The Association of District Councils in Wales — reference had been made to it supporting the Bill in other areas — does not support this measure. Clwyd and Gwynedd, which comprise 11 district councils, have sent a telemessage saying that they are unanimously resolved to reaffirm total opposition to the Bill. In that area, five of the nine seats are held by Conservative Members in Westminster. Opposition exists in the form of those who represent the Conservative party in the local authorities as well as within other parties. Wales has no need for the Bill because the structure of local government finance in Wales is different. The Secretary of State for Wales, who is on the Government Front Bench, will shortly be introducing orders into the House and we shall have a debate on the RSG distribution in Wales next week or the week after. As I have said, the distribution formula in Wales is different. There is a different treatment of joint funding in Wales when assessing overspending and Wales has different patterns of need in housing and in the old industrial areas. The level of resources is different in Wales. Average per capita personal wealth is only 70 per cent. of that in the United Kingdom. The structure of public bodies in Wales is different, especially the health authorities, as is their interface with the local authorities and the water authorities. People in Wales are demanding better control of the level of water rates but the Bill does nothing about that.

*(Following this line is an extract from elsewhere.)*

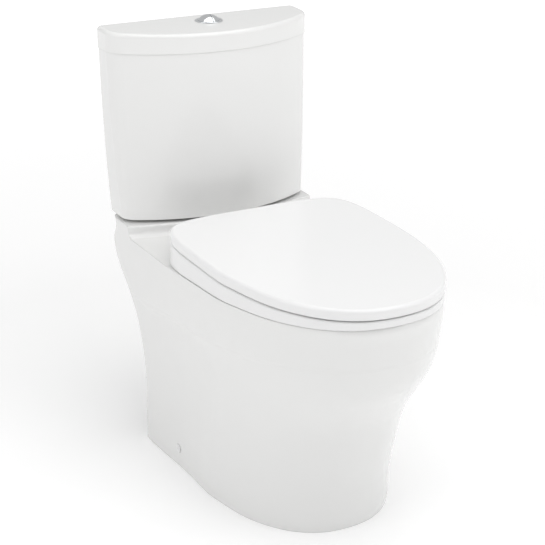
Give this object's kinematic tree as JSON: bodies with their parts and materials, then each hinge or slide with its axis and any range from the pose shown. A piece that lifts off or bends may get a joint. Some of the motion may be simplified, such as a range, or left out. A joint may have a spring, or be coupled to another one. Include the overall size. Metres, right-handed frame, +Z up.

Few Welsh districts will come over the £10 million threshold and if the Welsh counties are guilty of anything, it is of under-provision in specific areas. The details of Welsh county overspending in 1983–84 shows that it is £20 million on an aggregate target value of £1,034 million, which is less than 2 per cent. The Secretary of State has said that the level will most likely fall to 1 per cent., allowing for budget drift in the future.

Wales has no need for the Bill. I hope that if it is not defeated tonight — I will be voting against it— we shall have an opportunity in Committee or on Report to move an amendment to exclude Wales from its provisions.